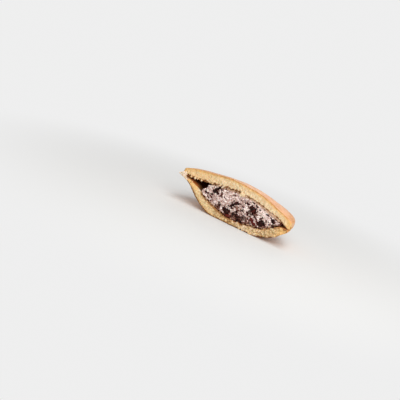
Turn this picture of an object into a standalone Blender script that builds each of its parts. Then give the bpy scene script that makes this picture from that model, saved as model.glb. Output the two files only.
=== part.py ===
"""Half a dorayaki: two round griddle cakes with a filling of whipped cream and cooked red beans,
cut through the middle and lying on its lower cake.

The cut face is on the -Y side and runs along X. The lower cake rests on Z = 0.
"""
import math
import random

import bmesh
import bpy
from mathutils import Euler, Vector, noise

MM = 0.001

# ---- Driving dimensions -------------------------------------------------------------------------
# Plan radius of each cake towards its left tip, its right tip and its back.
UPPER_RADII = {"left": 45.2 * MM, "right": 46.0 * MM, "back": 44.5 * MM}
LOWER_RADII = {"left": 48.6 * MM, "right": 45.0 * MM, "back": 43.6 * MM}
FILLING_RADII = {"left": 28.6 * MM, "right": 37.6 * MM, "back": 33.0 * MM}

# Heights in mm of the skins above the table, at equal steps from the middle of the cake to its rim.
# The lower cake is pressed flat where its outer skin would sink below the table.
UPPER_OUTER = {
    "left": (31.3, 31.2, 29.9, 28.6, 27.4, 26.0),
    "right": (31.3, 30.6, 29.5, 26.9, 24.0, 22.0),
    "back": (31.3, 30.8, 29.5, 27.2, 24.3, 21.8),
}
UPPER_INNER = {
    "left": (24.6, 23.8, 22.4, 21.1, 20.1, 19.0),
    "right": (24.6, 24.0, 22.8, 20.4, 18.1, 12.2),
    "back": (24.6, 24.2, 23.0, 21.1, 18.9, 16.4),
}
LOWER_INNER = {
    "left": (3.8, 5.9, 9.0, 13.0, 17.2, 20.4),
    "right": (3.8, 3.9, 5.4, 7.3, 13.5, 15.2),
    "back": (3.8, 4.2, 5.0, 7.4, 11.8, 15.6),
}
LOWER_OUTER = {
    "left": (-0.8, -0.7, 1.6, 7.3, 15.2, 18.8),
    "right": (-0.8, -0.8, -0.3, 1.4, 4.6, 11.9),
    "back": (-0.8, -0.8, -0.6, 0.4, 4.6, 10.2),
}
SPREAD_LEFT = 8.0 * MM      # how much less the filling reaches out at its top than at its bottom
GAP = 0.35 * MM             # clearance between touching pieces

RIM_ROUNDNESS = 5           # exponent of the rounded rims: higher is blunter
BACK_LIFT = 0.8 * MM        # how far the upper rim gapes at the back
RIM_WAVE = 0.45 * MM        # unevenness of the upper rim's height
OUTLINE_WAVE = 0.5 * MM     # unevenness of each cake's round outline

CRUMB_RELIEF = 0.30 * MM    # cut faces of the cakes
CRUMB_GRAIN = 2.6 * MM
CREAM_RELIEF = 0.75 * MM    # cut face of the filling
CREAM_GRAIN = 4.2 * MM
CUT_RECESS = 0.5 * MM       # how far the filling's cut face lies behind the cakes'

# Cells of each piece along X, along Y and through its thickness.
CAKE_CELLS = (48, 12, 6)
FILLING_CELLS = (34, 8, 10)

# Beans that show in the cut: X and Z of the middle, length, width, and the turn of the long axis.
BEANS = (
    (15.6, 16.4, 7.2, 5.4, -50),
    (9.9, 8.7, 6.0, 4.6, 15),
    (14.3, 8.1, 4.8, 3.4, 30),
    (-3.6, 7.6, 7.0, 3.6, -38),
    (1.4, 15.6, 5.8, 4.2, 40),
    (-15.4, 19.0, 5.4, 3.8, 25),
    (25.1, 11.3, 6.0, 4.8, 60),
    (18.2, 9.5, 4.8, 3.0, -25),
    (32.4, 14.9, 5.8, 3.4, -28),
    (5.0, 7.3, 4.8, 3.4, 70),
    (-11.2, 11.6, 3.8, 2.8, 30),
    (20.4, 18.2, 3.4, 2.6, -35),
)
BEAN_STAND_OUT = 0.25       # share of a bean's width that stands out of the cream
BEAN_SEED = 7

SKIN_COLOUR = (0.72, 0.34, 0.12, 1.0)
LOWER_SKIN_COLOUR = (0.62, 0.27, 0.08, 1.0)
CREAM_COLOUR = (0.55, 0.42, 0.40, 1.0)


def along(values, share):
    """Height at a share (0 to 1) of the way out to the rim, on a Catmull-Rom curve through values."""
    last = len(values) - 1
    place = min(max(share, 0.0), 1.0) * last
    i = min(int(place), last - 1)
    t = place - i
    before = values[i - 1] if i > 0 else values[1]
    after = values[i + 2] if i + 2 <= last else 2 * values[last] - values[last - 1]
    a, b = values[i], values[i + 1]
    return 0.5 * (
        2 * a
        + (b - before) * t
        + (2 * before - 5 * a + 4 * b - after) * t * t
        + (3 * a - before - 3 * b + after) * t ** 3
    )


def side_shares(angle):
    """How much the left, right and back profiles count in a direction; the three add up to 1."""
    c = math.cos(angle)
    return {"left": min(c, 0.0) ** 2, "right": max(c, 0.0) ** 2, "back": 1 - c * c}


def skin_height(profile, share, angle):
    return MM * sum(k * along(profile[side], share) for side, k in side_shares(angle).items())


def reach(radii, angle):
    """Plan radius in a direction; away from the cut the outline is slightly uneven."""
    back = side_shares(angle)["back"]
    wave = OUTLINE_WAVE * back * math.sin(3 * angle + 2 * radii["left"] / UPPER_RADII["left"])
    return wave + sum(k * radii[side] for side, k in side_shares(angle).items())


def rim_lift(share, angle):
    """The upper cake's uneven rim, which gapes a little at the back."""
    back = side_shares(angle)["back"]
    wave = RIM_WAVE * math.sin(5 * angle + 0.8) + BACK_LIFT * (0.6 + 0.4 * math.sin(3 * angle))
    return back * wave * share ** 4


def upper_outer(share, angle):
    return skin_height(UPPER_OUTER, share, angle) + rim_lift(share, angle)


def upper_inner(share, angle):
    return skin_height(UPPER_INNER, share, angle) + rim_lift(share, angle)


def lower_inner(share, angle):
    return skin_height(LOWER_INNER, share, angle)


def lower_outer(share, angle):
    """The skin that meets the table: where it would sink below, it is pressed flat."""
    return max(skin_height(LOWER_OUTER, share, angle), 0.0)


def polar(x, y):
    return math.hypot(x, y), math.atan2(y, x)


def round_off(share, level):
    """Bends the rectangle of share (0 to 1) by level (-1 to 1) into one with a rounded rim."""
    n = RIM_ROUNDNESS
    out = share * (1 - abs(level) ** n / 2) ** (1 / n)
    up = level * (1 - abs(share) ** n / 2) ** (1 / n)
    return out, up


def half_disc(u, v):
    """The rectangle -1..1 by 0..1 bent into a half disc: (distance from the middle, direction)."""
    return polar(u * math.sqrt(1 - v * v / 2), v * math.sqrt(1 - u * u / 2))


def grid_block(cells):
    """A cube from (-1, 0, -1) to (1, 1, 1) as a mesh, each direction cut into its number of cells."""
    mesh = bmesh.new()
    bmesh.ops.create_cube(mesh, size=2.0)
    for axis, count in enumerate(cells):
        edges = [
            e for e in mesh.edges
            if abs(e.verts[0].co[axis] - e.verts[1].co[axis]) > 1e-6
        ]
        bmesh.ops.subdivide_edges(mesh, edges=edges, cuts=count - 1, use_grid_fill=True)
    for vert in mesh.verts:
        vert.co.y = (vert.co.y + 1) / 2
    return mesh


def relief(place, grain, height):
    """Uneven height of a cut surface at a place."""
    scaled = place / grain
    return height * (noise.noise(scaled) + 0.6 * noise.noise(2.3 * scaled + Vector((7, 3, 5))))


def add_object(name, mesh, colour, roughness):
    data = bpy.data.meshes.new(name)
    mesh.normal_update()
    mesh.to_mesh(data)
    mesh.free()
    data.shade_smooth()
    data.set_sharp_from_angle(angle=math.radians(40))
    material = bpy.data.materials.new(name)
    material.use_nodes = True
    shader = material.node_tree.nodes["Principled BSDF"]
    shader.inputs["Base Color"].default_value = colour
    shader.inputs["Roughness"].default_value = roughness
    data.materials.append(material)
    return bpy.data.objects.new(name, data)


def make_cake(name, radii, outer, inner, colour):
    """One cake: a slab bent between its inner and outer skins, with a blunt rim and a crumbly cut."""
    mesh = grid_block(CAKE_CELLS)
    for vert in mesh.verts:
        u, v, w = vert.co
        on_cut = v < 1e-6
        share, angle = half_disc(u, v)
        share, level = round_off(share, w)
        top, bottom = outer(share, angle), inner(share, angle)
        radius = share * reach(radii, angle)
        height = bottom + (top - bottom) * (level + 1) / 2
        vert.co = Vector((radius * math.cos(angle), radius * math.sin(angle), height))
        if on_cut:
            vert.co.y = relief(vert.co, CRUMB_GRAIN, CRUMB_RELIEF)
    return add_object(name, mesh, colour, 0.6)


def share_of(radii, x, y):
    radius, angle = polar(x, y)
    return radius / reach(radii, angle), angle


def make_filling_core():
    """The cream, which fills the space between the cakes' inner skins."""
    mesh = grid_block(FILLING_CELLS)
    for vert in mesh.verts:
        u, v, w = vert.co
        on_cut = v < 1e-6
        share, angle = half_disc(u, v)
        share, level = round_off(share, w)
        radius = share * reach(FILLING_RADII, angle)
        x, y = radius * math.cos(angle), radius * math.sin(angle)
        left = side_shares(angle)["left"] * share
        x += SPREAD_LEFT * left * (level + 1) / 2
        floor = lower_inner(*share_of(LOWER_RADII, x, y)) + GAP
        ceiling = upper_inner(*share_of(UPPER_RADII, x, y)) - GAP
        vert.co = Vector((x, y, floor + (ceiling - floor) * (w + 1) / 2))
        if on_cut:
            vert.co.y = CUT_RECESS + relief(vert.co, CREAM_GRAIN, CREAM_RELIEF)
    return add_object("filling", mesh, CREAM_COLOUR, 0.5)


def make_bean(x, z, length, width, turn, dice):
    """A plump bean lying partly in the cream's cut face."""
    mesh = bmesh.new()
    bmesh.ops.create_uvsphere(mesh, u_segments=10, v_segments=7, radius=0.5)
    tilt = Euler((0, math.radians(90 - turn) + math.pi, math.radians(dice.uniform(-12, 12))))
    for vert in mesh.verts:
        vert.co = Vector((vert.co.x * width, vert.co.y * width, vert.co.z * length)) * MM
        vert.co.rotate(tilt)
        vert.co += Vector((x * MM, CUT_RECESS + width * MM * (0.5 - BEAN_STAND_OUT), z * MM))
    return add_object("bean", mesh, CREAM_COLOUR, 0.5)


def make_filling():
    """The cream with its beans joined on by one Boolean union."""
    filling = make_filling_core()
    bpy.context.scene.collection.objects.link(filling)
    beans = bpy.data.collections.new("beans")
    bpy.context.scene.collection.children.link(beans)
    dice = random.Random(BEAN_SEED)
    for bean in BEANS:
        beans.objects.link(make_bean(*bean, dice))
    union = filling.modifiers.new("beans", "BOOLEAN")
    union.operation = "UNION"
    union.operand_type = "COLLECTION"
    union.collection = beans
    union.solver = "EXACT"
    bpy.context.view_layer.objects.active = filling
    filling.select_set(True)
    bpy.ops.object.modifier_apply(modifier=union.name)
    for bean in list(beans.objects):
        bpy.data.objects.remove(bean)
    bpy.data.collections.remove(beans)
    bpy.context.scene.collection.objects.unlink(filling)
    return filling


def stand_on_origin(objects):
    """Moves the meshes so that the origin is under the middle of their common box, on the table."""
    corners = [v.co for o in objects for v in o.data.vertices]
    low = Vector(min(c[axis] for c in corners) for axis in range(3))
    high = Vector(max(c[axis] for c in corners) for axis in range(3))
    shift = Vector((-(low.x + high.x) / 2, -(low.y + high.y) / 2, -low.z))
    for obj in objects:
        for vert in obj.data.vertices:
            vert.co += shift


def main():
    for obj in list(bpy.data.objects):
        bpy.data.objects.remove(obj)
    pieces = [
        make_cake("upper_cake", UPPER_RADII, upper_outer, upper_inner, SKIN_COLOUR),
        make_cake("lower_cake", LOWER_RADII, lower_inner, lower_outer, LOWER_SKIN_COLOUR),
        make_filling(),
    ]
    stand_on_origin(pieces)
    dorayaki = bpy.data.collections.new("dorayaki_half")
    bpy.context.scene.collection.children.link(dorayaki)
    for piece in pieces:
        dorayaki.objects.link(piece)


main()
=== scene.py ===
"""The looks of half a dorayaki: two griddle cakes with a filling of whipped cream and red beans.

The cut face is on the -Y side. Places on it are given in millimetres as X from the middle of the
upper cake and Z above the table.
"""
import math
import random
from types import SimpleNamespace

import bmesh
import bpy
import numpy as np
from mathutils import Euler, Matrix, Quaternion, Vector, noise
from mathutils.bvhtree import BVHTree
from mathutils.kdtree import KDTree


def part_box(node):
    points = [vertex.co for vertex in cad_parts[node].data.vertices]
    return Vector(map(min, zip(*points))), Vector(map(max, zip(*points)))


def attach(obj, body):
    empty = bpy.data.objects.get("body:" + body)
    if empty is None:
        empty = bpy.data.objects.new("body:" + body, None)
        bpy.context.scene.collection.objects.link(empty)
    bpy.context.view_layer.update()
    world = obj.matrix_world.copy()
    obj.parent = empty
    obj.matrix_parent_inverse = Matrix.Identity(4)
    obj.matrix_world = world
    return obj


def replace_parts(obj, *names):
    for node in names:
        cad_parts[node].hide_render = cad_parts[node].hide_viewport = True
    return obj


MM = 0.001

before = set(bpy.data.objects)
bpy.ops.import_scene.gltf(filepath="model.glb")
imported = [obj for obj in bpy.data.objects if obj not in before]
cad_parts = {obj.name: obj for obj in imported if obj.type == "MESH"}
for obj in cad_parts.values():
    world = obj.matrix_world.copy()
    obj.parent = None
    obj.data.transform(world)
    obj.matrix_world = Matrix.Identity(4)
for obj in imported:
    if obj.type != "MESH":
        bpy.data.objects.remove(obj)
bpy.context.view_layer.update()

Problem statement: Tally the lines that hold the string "imported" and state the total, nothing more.

Correct output: 3